In Reply to: A good question merits a good answer... posted by J.D. on October 24, 1999 at 19:23:34:
: V-6s offer great packaging for today's "cab-forward" designs. They are especially well suited for front wheel drive cars. Most importantly, V-6s are often derived fron V-8s. American manufacturers often do this.
Very few V6s are derived from V8s anymore, at least for automotive applications. The optimum angle for a V8 isn't the same as for a V6, which means when you make a V6 out of a V8, you either get a rough V6 or need to put in a balance shaft. Same thing works the other way--witness the balance-shaft equipped, V6 derived V8 in the most recent SHO Taurus.
: A flat six, as used by Porsche, offers a lower center of gravity. It is essentially a V-6 with 180 degrees between the cylinder banks. They offer great smoothness. This engine layout also allows for lower bodywork, although the bodywork must also be wider to accomdate the engine -- a trade off. Flat sixes are not suited very well for front-wheel drive cars (transversely mounted engines). They are just too darn wide.

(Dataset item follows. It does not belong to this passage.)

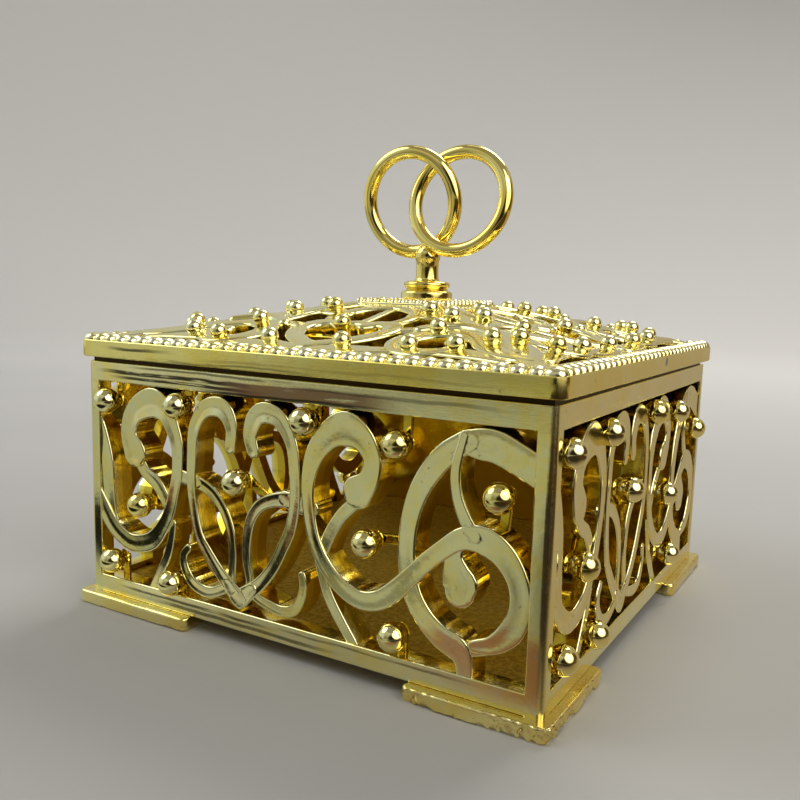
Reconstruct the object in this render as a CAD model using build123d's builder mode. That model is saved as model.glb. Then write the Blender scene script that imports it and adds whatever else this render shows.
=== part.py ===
from build123d import *
import os
from math import atan2, cos, hypot, sin

# Square openwork box on corner feet, with a sloping scrollwork lid and two linked rings on top.
# Millimetres. Origin at the centre of the footprint on the table, +Z up, the front faces -Y.

# ---------------------------------------------------------------- body
BODY = 60.0            # outside of the square body
HALF = BODY / 2
BODY_H = 28.7          # height of the side panels
PANEL_T = 2.2          # depth of the scrollwork panels
INSIDE = BODY - 2 * PANEL_T
FACE_T = 1.1           # depth of the stiles before they step into the corner posts
TOP_RAIL = 2.4
BOTTOM_RAIL = 2.2
STILE = 1.0
POST = 2.4             # width of the corner post behind a stile
CORNER_R = 0.8
FLOOR_T = 1.5
FLOOR_CHAMFER = 0.3

BACK_WALL_T = 0.7      # closed wall behind the back panel's scrollwork
BACK_WALL_PLAY = 0.1   # how much narrower it is than the inside
BACK_WALL_CUT = 2.4    # how much lower it is than the panel

STUD_R = 1.5           # ball heads of the side studs
STUD_OUT = 0.25        # ball centre in front of the panel face
SHANK_R = 0.8
SHANK_DEPTH = 0.9      # start of the shank behind the panel face
WEB_W = 1.4            # recessed webs that carry the studs
WEB_T = 0.7
WEB_RING = 0.5         # web material around a shank

FOOT_T = 1.6           # thickness of the corner feet
FOOT_EDGE = HALF + 1.2 # outside of the feet, from the centre
FOOT_W = 6.0           # width of a foot's leg
FOOT_TAPER = 1.0       # how much shorter a leg is on its inner side
FOOT_FILLET = 0.9
FOOT_CHAMFER = 0.25
# name: side in x, side in y, leg length along x, leg length along y
FEET = {
    "foot_front_left": (-1, -1, 18.2, 16.0),
    "foot_front_right": (1, -1, 15.6, 15.7),
    "foot_back_right": (1, 1, 16.0, 17.2),
    "foot_back_left": (-1, 1, 16.0, 16.0),
}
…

If I'm not mistaken, one of the primary reasons Porsche used a flat design was because it was better suited to air cooling (can mount the fan on top to blow through the cylinders, without worrying about the V). Same with VW, obviously.
: Inline/Straight Six:
: The I-6 is one of the "smoothest" engine designs. The layout of the engine naturally counteracts all vibration. For some reason though, the 4.0 L straight six used in the Jeep Grand Cherokee is far from smooth. Leave it to Daimler-Chrysler to screw up an essentially smooth engine.
Don't blame Stuttgart or Auburn Hills--blame Kenosha. The Jeep 4.0L dates from way back in the AMC days. Although it's been reworked several times since, the 4.0L was designed as a torquey truck engine, and its architecture reflects that. Service in a $30K+ luxury vehicle was never in its original design requirements.
: In addition to smoothness, I-6s, as a rule of thumb, are often torqueir than an equal sized flat- or V-6. Additionally, they allow for easy packaging in the long, narrow hood of cars like the Z3.
: BMW goes so far as to counter-wieght the camshaft lobes! They want to make sure that the essentially smooth I-6 stays smooth!
: Hopefully this answers your question.